Nkosikhulule Nyembezi
Cape Town - Most South Africans await two critical announcements on October 26 amid high inflation and rising interest rates.
First is Finance Minister Enoch Godongwana’s tabling of the Medium Term Budget Policy Statement in Parliament and whether it will be bold enough to address the urgent needs of children in need of early childhood development (ECD) services.
Second is the release of the Crop Estimates Committee’s intentions-to plant data, in which we expect farmers to increase their plantings of summer crops. This will be in line with increased plantings of winter crops, notably wheat, barley and canola, for the 2022/23 season to take advantage of good rainfall and higher prices.
The looming concern is that there is a depressed mood in the ECD sector as trickling information from sector networks indicates that, unless the government timeously expands the provision of subsidies, fewer practitioners will be available in 2023 to run centres.
Moreover, even those who continue will look after fewer children.
ECD practitioners tell their peers that increasing poverty, unemployment and inadequate government support have created new problems for forecasters in the sector.
Not only are parents struggling to enrol and consistently send their children to ECD centres, but they are also changing places of residence more frequently than they used to. This is attributed to job-seeking activities, making it difficult for ECD centres to maintain enrolment figures and provide services to the neediest and most vulnerable children.
Notably, officials in the Department of Social Development tend to wait for definitive evidence that economic hardships will strike vulnerable individuals before approving subsidies for ECD centres attending to fluctuating numbers of enrolled children. And by then, it is too late for many people.
Is there anything the mini-budget can do to assist ECD centres and the vulnerable communities they serve? In this mini-budget, the expectations are high that the minister will announce an increase in the current government subsidy to ECD facilities to ensure that the services reach the most deserving children.
Early in the year, I wrote about the growing buzz from ECD sector practitioners and researchers to the effect that the government, which has been trying to cut corners by demanding unrealistic application criteria for ECD subsidies, including during the height of the Covid-19 pandemic, is braking too hard.

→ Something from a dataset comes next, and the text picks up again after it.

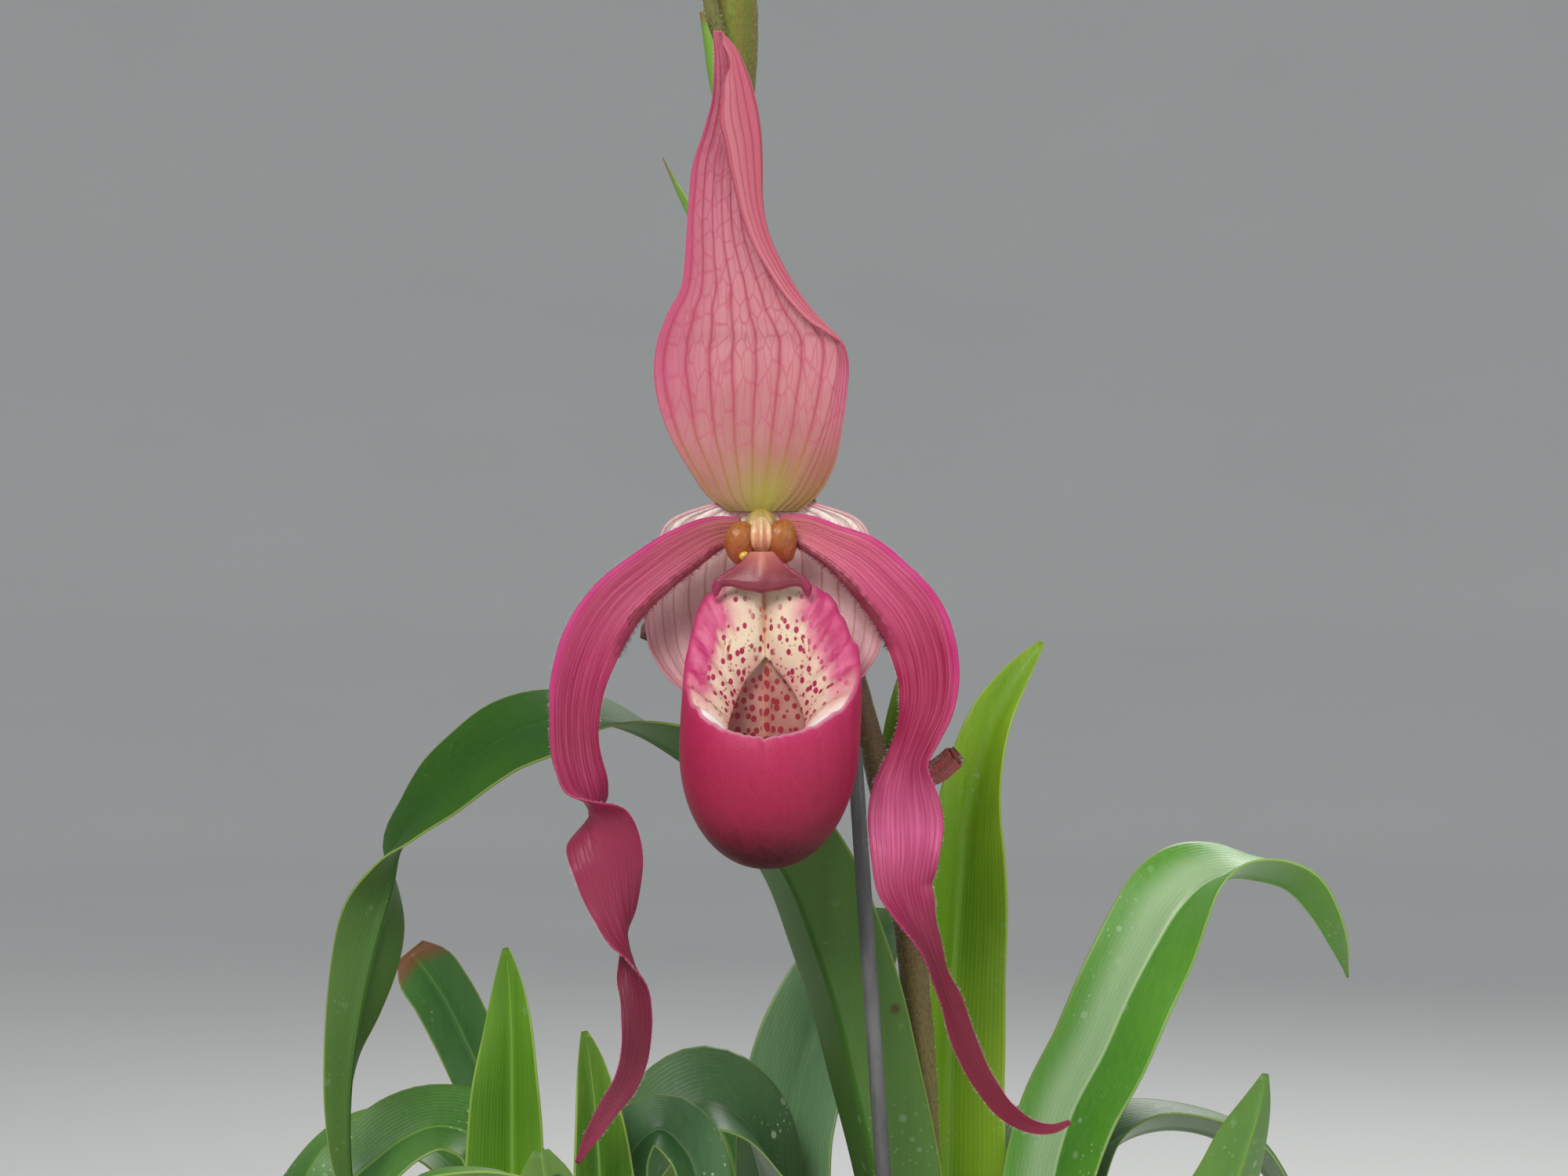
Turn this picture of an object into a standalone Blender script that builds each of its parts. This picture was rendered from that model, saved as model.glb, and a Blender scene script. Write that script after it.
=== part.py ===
# Phragmipedium orchid in a round pot, with one open bloom on a hairy scape.
# Lengths below are in millimetres and become metres at the end of each shape.
# The origin is the centre of the pot's foot. +Z is up and the bloom faces -Y.

import bpy
import bmesh
import math
import numpy as np
from mathutils import Vector

MM = 0.001
GAP = 0.3

# Pot and potting mix
POT_HEIGHT = 132.0
POT_FOOT_RADIUS = 54.0
POT_RIM_RADIUS = 78.0
POT_WALL = 4.5
POT_FLOOR = 6.0
RIM_BAND_HEIGHT = 20.0
RIM_BAND_STEP = 2.6
DRAIN_RADIUS = 5.0
DRAIN_CIRCLE = 30.0
DRAIN_COUNT = 4
BARK_TOP = 119.0
BARK_BUMP = 2.6
BARK_EDGE_DROP = 2.0
BARK_RINGS = 7
BARK_SECTORS = 30
PIT_FLOOR = 110.0
LIP_ROUND = 1.2
RIM_ROUND = 1.5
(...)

Since then, the buzz has intensified.
And I’m increasingly convinced that the government is getting behind the curve in funding the ECD sector despite a disappointing inflation report and a depressed national tax revenue base.
I would now argue that we are just starting to see the effects of the erosion of the coronavirus pandemic on household and community support systems the ECD sector has relied on for many years.
In the past three years, the sudden death of a large number of retired professionals responsible for starting and operating ECD centres has left a considerable gap in communities.
These ECD practitioners had the resilience to keep safe hundreds of thousands of children from households unable to afford to pay fees while waiting for approval of government subsidies. The worsening poverty and crime have resulted in the closure of ECD centres, as criminal syndicates also target the centres for extortion by demanding protection fees.
And the risks a less-money-for-children policy poses to social stability and the national economy, in general, are looming larger.
Part of the problem is that the government has not done over the years what it is supposed to do urgently for ECD – one of which is that schools in impoverished areas should be part of the National Schools Nutrition Programme, which is meant to provide daily nutritious meals to pupils in the most disadvantaged areas, but is failing because of corruption and maladministration.
Now take the threat of unavailable and inaccessible ECD services triggered by poverty and the effects of the pandemic. The denial of the level of care required in the first 1 000 days of a child’s life from pregnancy onwards, malnutrition, exposure to violence and injuries, insufficient attention to mental health needs and, as a result, children with long-term health conditions.
But at some point, confidence in the ability of the government to fulfil election promises will crack, and voting partners might start to move away from political parties to independent candidates. Communities might get nervous and demand system change instead of holding on to promises of a gradual process of addressing these concerns.
The human development setback effects are devilishly hard to model for both political scientists and economists. This is why some feared disinvestments in human development dissipate harmlessly.
And some budget misappropriation for items such as the school nutrition programme turns into soft landings. Or the reverse.
For human development investments and budget allocation decisions, conditions matter if we are to achieve the desired goals. An underspending on a human development item does not change future political weather, but budgetary neglect during vulnerable moments does change the future of society.
The decline in ECD investment reduces the economy’s productive capacity and social cohesion. Children who miss out on adequate care in the first 1 000 days of their lives in an era of budgetary neglect can permanently be knocked out of the productive workforce and carry these life experiences for years.
A budgetary underspend on ECD services does not leave children’s toys stacked up in a corner like yachts on shore.
Still, the damage can be more severe and widely spread than the attention-grabbing headlines coming out of political grandstanding.
Again, I cannot offer any certainty about what is coming in this mini-budget.
But we do not want the government to neglect the children and their families and refuse to act on warnings of a socio-economic storm until all the uncertainty is gone.
By then, it will be too late to avoid the worst. Hang on to your hat.